Copy out each line of the material below with no changes.

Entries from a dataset
* START *
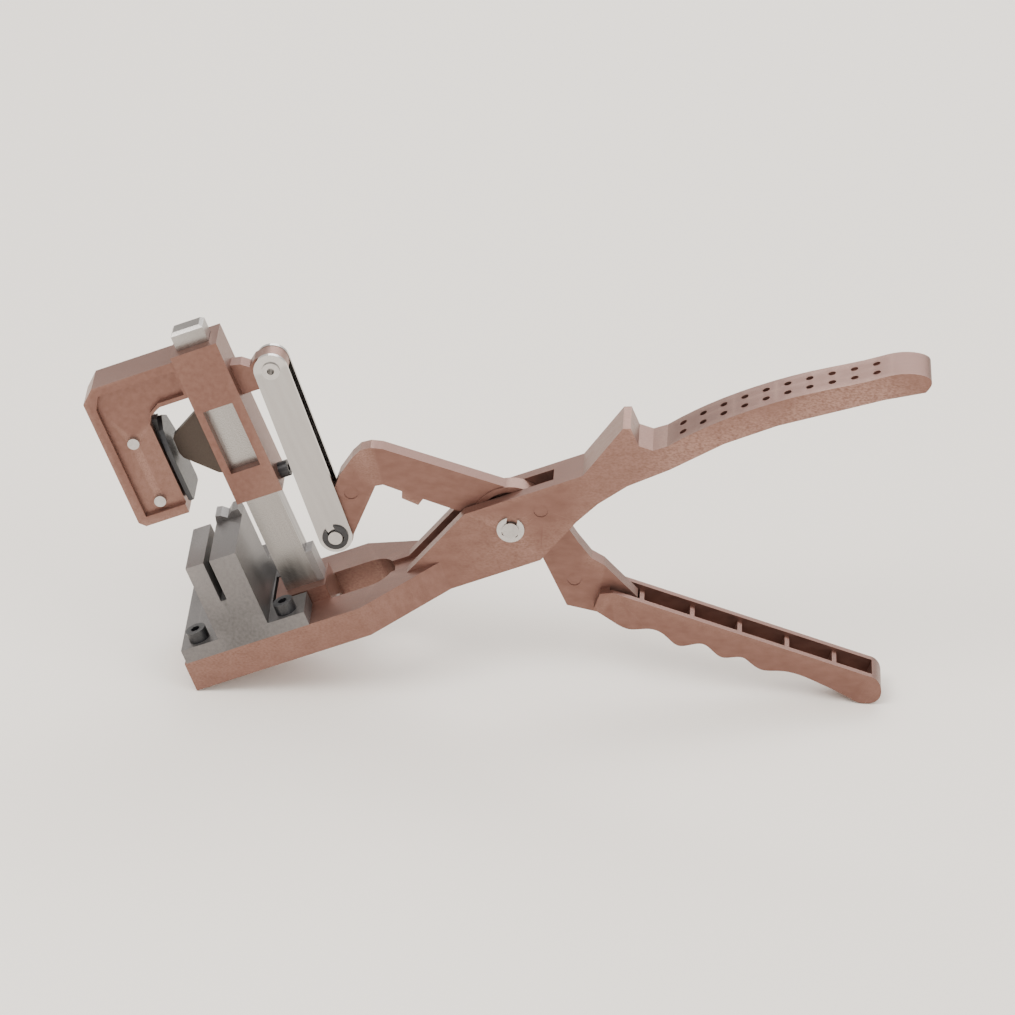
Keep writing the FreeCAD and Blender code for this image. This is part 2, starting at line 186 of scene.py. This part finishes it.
PLATED = brushed_metal("PlatedLink", (0.34, 0.325, 0.315, 1), (0.44, 0.425, 0.415, 1), 0.1, (1.0, 1.0, 0.1), 500.0)
PIN = brushed_metal("PinSteel", (0.30, 0.288, 0.28, 1), (0.48, 0.46, 0.45, 1), 0.22, (1.0, 1.0, 1.0), 900.0)
BUSH = brushed_metal("BushBronze", (0.42, 0.29, 0.12, 1), (0.60, 0.44, 0.20, 1), 0.3, (1.0, 1.0, 1.0), 800.0)

LOOKS = {
    "frame_casting": (ROSE, 0.0007), "lever_casting": (ROSE, 0.0006), "carriage_casting": (ROSE, 0.0005),
    "guide_rail": (STEEL, 0.0003), "stop_plate": (GREY, 0.0002), "rail_clamp_screw": (PIN, 0.0002),
    "die_block": (GREY, 0.0004), "die_screws": (BLACK, 0.0003), "main_pivot_pin": (PIN, 0.0002),
    "main_pivot_clips": (PIN, 0.0001), "lever_bush": (BUSH, 0.0001), "return_spring": (PIN, 0.0),
    "lower_link_pin": (PIN, 0.0002), "lower_link_clips": (BLACK, 0.0001), "near_link": (PLATED, 0.0002),
    "far_link": (PLATED, 0.0002), "upper_link_pin": (PIN, 0.0002), "driver_blade": (BLACK, 0.0002),
    "blade_pins": (PIN, 0.0002), "guide_fin": (BRONZE, 0.0002), "carriage_side_screw": (BLACK, 0.0002),
}

for name, (material, bevel) in LOOKS.items():
    part = bpy.data.objects[name]
    part.data.materials.clear()
    part.data.materials.append(material)
    if bevel:
        edge = part.modifiers.new("soft_edges", "BEVEL")
        edge.width = bevel
        edge.segments = 3
        edge.limit_method = "ANGLE"
        edge.angle_limit = math.radians(32)
        edge.use_clamp_overlap = True
        edge.harden_normals = True


def stage_material(name, color, rough):
    material, tree, shader = start_material(name)
    shader.inputs["Base Color"].default_value = color
    shader.inputs["Roughness"].default_value = rough
    return material


bpy.ops.mesh.primitive_plane_add(size=12.0, location=(0, 0, -0.0002))
floor = bpy.context.object
floor.name = "floor"
floor.data.materials.append(stage_material("PaleFloor", (0.97, 0.92, 0.86, 1), 0.8))


def area_light(name, place, aim, size, power, color):
    data = bpy.data.lights.new(name, "AREA")
    data.shape = "RECTANGLE"
    data.size, data.size_y = size
    data.energy = power
    data.color = color
    light = bpy.data.objects.new(name, data)
    bpy.context.scene.collection.objects.link(light)
    light.location = place
    light.rotation_euler = (Vector(aim) - Vector(place)).to_track_quat("-Z", "Y").to_euler()
    return light


area_light("key", (-0.5, -0.5, 1.0), (0, 0, 0.06), (0.7, 0.5), 11.0, (1.0, 0.98, 0.95))
area_light("fill", (0.9, -0.7, 0.6), (0, 0, 0.06), (0.8, 0.8), 6.0, (1.0, 0.97, 0.94))
area_light("rim", (0.2, 1.0, 0.8), (0, 0, 0.06), (1.2, 0.5), 9.0, (1.0, 1.0, 1.0))

world = bpy.data.worlds.new("studio")
bpy.context.scene.world = world
world.use_nodes = True
world.node_tree.nodes["Background"].inputs["Color"].default_value = (1.0, 0.96, 0.91, 1)
world.node_tree.nodes["Background"].inputs["Strength"].default_value = 1.15

azimuth = math.radians(AZIMUTH)
elevation = math.radians(ELEVATION)
roll = math.radians(ROLL)
back = Vector((math.sin(azimuth) * math.cos(elevation), -math.cos(azimuth) * math.cos(elevation), math.sin(elevation)))
right = Vector((math.cos(azimuth), math.sin(azimuth), 0))
up = back.cross(right)
turned_right = right * math.cos(roll) + up * math.sin(roll)
turned_up = up * math.cos(roll) - right * math.sin(roll)
camera_data = bpy.data.cameras.new("camera")
camera_data.lens = LENS
camera_data.sensor_width = 36.0
camera = bpy.data.objects.new("camera", camera_data)
bpy.context.scene.collection.objects.link(camera)
axes = Matrix((turned_right, turned_up, back)).transposed().to_4x4()
axes.translation = TARGET + back * DISTANCE
camera.matrix_world = axes
bpy.context.scene.camera = camera

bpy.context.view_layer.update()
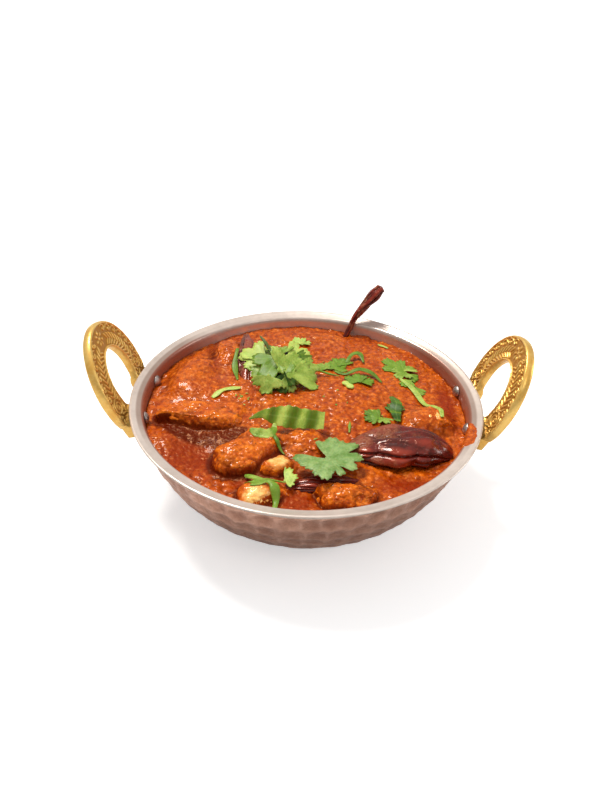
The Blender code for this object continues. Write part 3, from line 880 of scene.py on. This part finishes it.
* END *
Task result
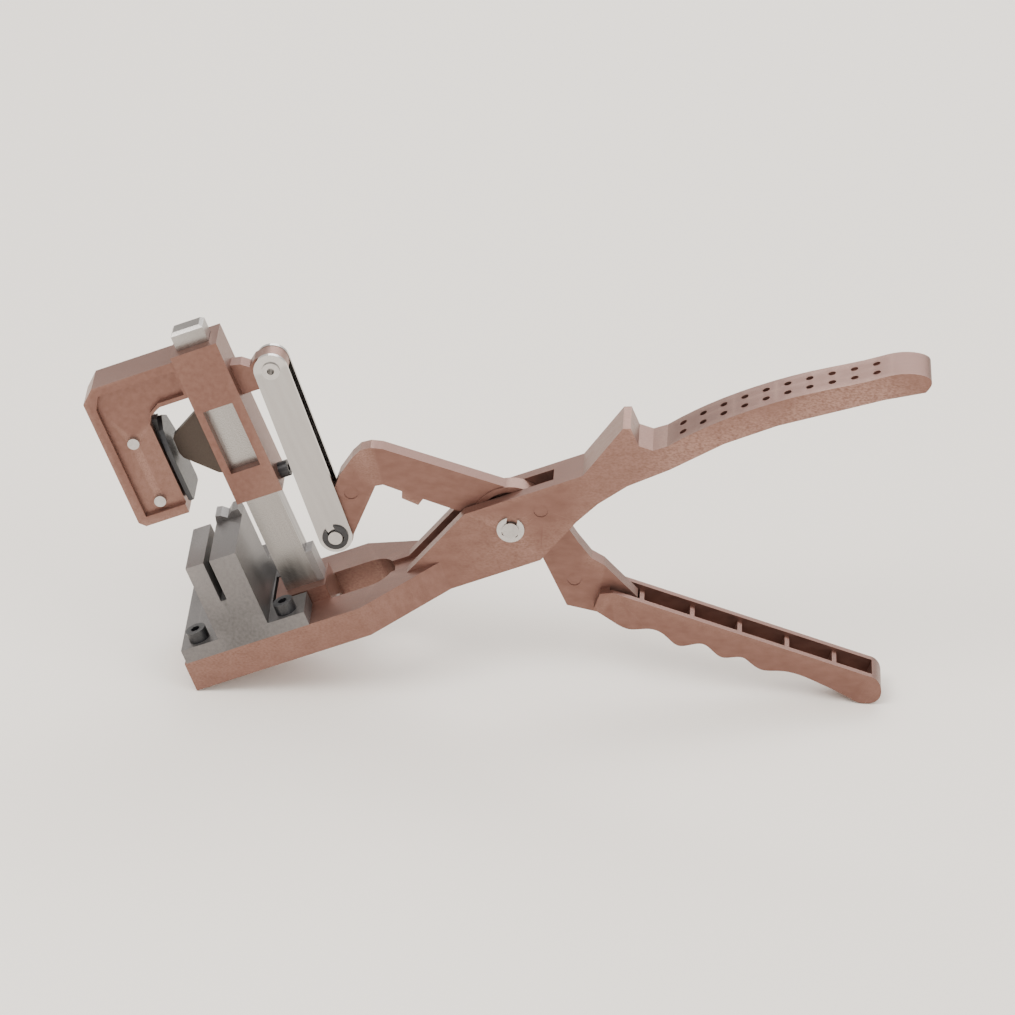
Keep writing the FreeCAD and Blender code for this image. This is part 2, starting at line 186 of scene.py. This part finishes it.
PLATED = brushed_metal("PlatedLink", (0.34, 0.325, 0.315, 1), (0.44, 0.425, 0.415, 1), 0.1, (1.0, 1.0, 0.1), 500.0)
PIN = brushed_metal("PinSteel", (0.30, 0.288, 0.28, 1), (0.48, 0.46, 0.45, 1), 0.22, (1.0, 1.0, 1.0), 900.0)
BUSH = brushed_metal("BushBronze", (0.42, 0.29, 0.12, 1), (0.60, 0.44, 0.20, 1), 0.3, (1.0, 1.0, 1.0), 800.0)

LOOKS = {
    "frame_casting": (ROSE, 0.0007), "lever_casting": (ROSE, 0.0006), "carriage_casting": (ROSE, 0.0005),
    "guide_rail": (STEEL, 0.0003), "stop_plate": (GREY, 0.0002), "rail_clamp_screw": (PIN, 0.0002),
    "die_block": (GREY, 0.0004), "die_screws": (BLACK, 0.0003), "main_pivot_pin": (PIN, 0.0002),
    "main_pivot_clips": (PIN, 0.0001), "lever_bush": (BUSH, 0.0001), "return_spring": (PIN, 0.0),
    "lower_link_pin": (PIN, 0.0002), "lower_link_clips": (BLACK, 0.0001), "near_link": (PLATED, 0.0002),
    "far_link": (PLATED, 0.0002), "upper_link_pin": (PIN, 0.0002), "driver_blade": (BLACK, 0.0002),
    "blade_pins": (PIN, 0.0002), "guide_fin": (BRONZE, 0.0002), "carriage_side_screw": (BLACK, 0.0002),
}

for name, (material, bevel) in LOOKS.items():
    part = bpy.data.objects[name]
    part.data.materials.clear()
    part.data.materials.append(material)
    if bevel:
        edge = part.modifiers.new("soft_edges", "BEVEL")
        edge.width = bevel
        edge.segments = 3
        edge.limit_method = "ANGLE"
        edge.angle_limit = math.radians(32)
        edge.use_clamp_overlap = True
        edge.harden_normals = True


def stage_material(name, color, rough):
    material, tree, shader = start_material(name)
    shader.inputs["Base Color"].default_value = color
    shader.inputs["Roughness"].default_value = rough
    return material


bpy.ops.mesh.primitive_plane_add(size=12.0, location=(0, 0, -0.0002))
floor = bpy.context.object
floor.name = "floor"
floor.data.materials.append(stage_material("PaleFloor", (0.97, 0.92, 0.86, 1), 0.8))


def area_light(name, place, aim, size, power, color):
    data = bpy.data.lights.new(name, "AREA")
    data.shape = "RECTANGLE"
    data.size, data.size_y = size
    data.energy = power
    data.color = color
    light = bpy.data.objects.new(name, data)
    bpy.context.scene.collection.objects.link(light)
    light.location = place
    light.rotation_euler = (Vector(aim) - Vector(place)).to_track_quat("-Z", "Y").to_euler()
    return light


area_light("key", (-0.5, -0.5, 1.0), (0, 0, 0.06), (0.7, 0.5), 11.0, (1.0, 0.98, 0.95))
area_light("fill", (0.9, -0.7, 0.6), (0, 0, 0.06), (0.8, 0.8), 6.0, (1.0, 0.97, 0.94))
area_light("rim", (0.2, 1.0, 0.8), (0, 0, 0.06), (1.2, 0.5), 9.0, (1.0, 1.0, 1.0))

world = bpy.data.worlds.new("studio")
bpy.context.scene.world = world
world.use_nodes = True
world.node_tree.nodes["Background"].inputs["Color"].default_value = (1.0, 0.96, 0.91, 1)
world.node_tree.nodes["Background"].inputs["Strength"].default_value = 1.15

azimuth = math.radians(AZIMUTH)
elevation = math.radians(ELEVATION)
roll = math.radians(ROLL)
back = Vector((math.sin(azimuth) * math.cos(elevation), -math.cos(azimuth) * math.cos(elevation), math.sin(elevation)))
right = Vector((math.cos(azimuth), math.sin(azimuth), 0))
up = back.cross(right)
turned_right = right * math.cos(roll) + up * math.sin(roll)
turned_up = up * math.cos(roll) - right * math.sin(roll)
camera_data = bpy.data.cameras.new("camera")
camera_data.lens = LENS
camera_data.sensor_width = 36.0
camera = bpy.data.objects.new("camera", camera_data)
bpy.context.scene.collection.objects.link(camera)
axes = Matrix((turned_right, turned_up, back)).transposed().to_4x4()
axes.translation = TARGET + back * DISTANCE
camera.matrix_world = axes
bpy.context.scene.camera = camera

bpy.context.view_layer.update()
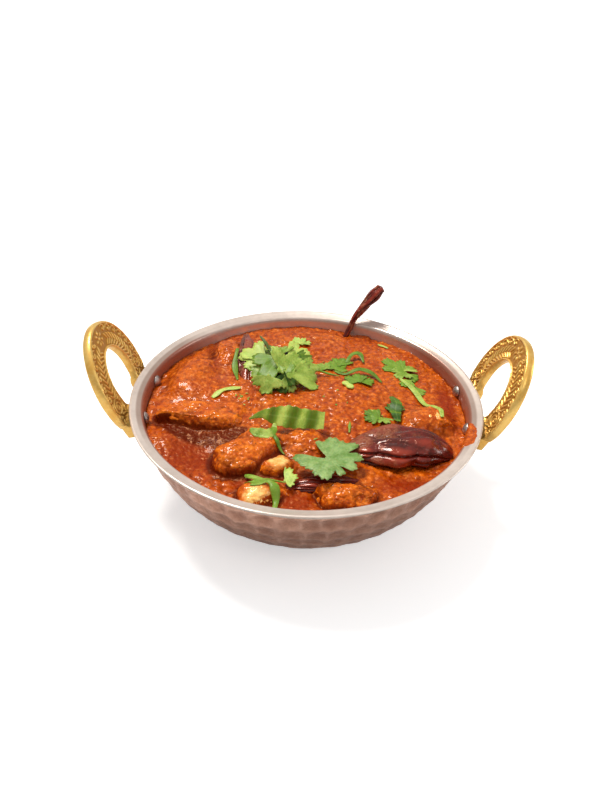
The Blender code for this object continues. Write part 3, from line 880 of scene.py on. This part finishes it.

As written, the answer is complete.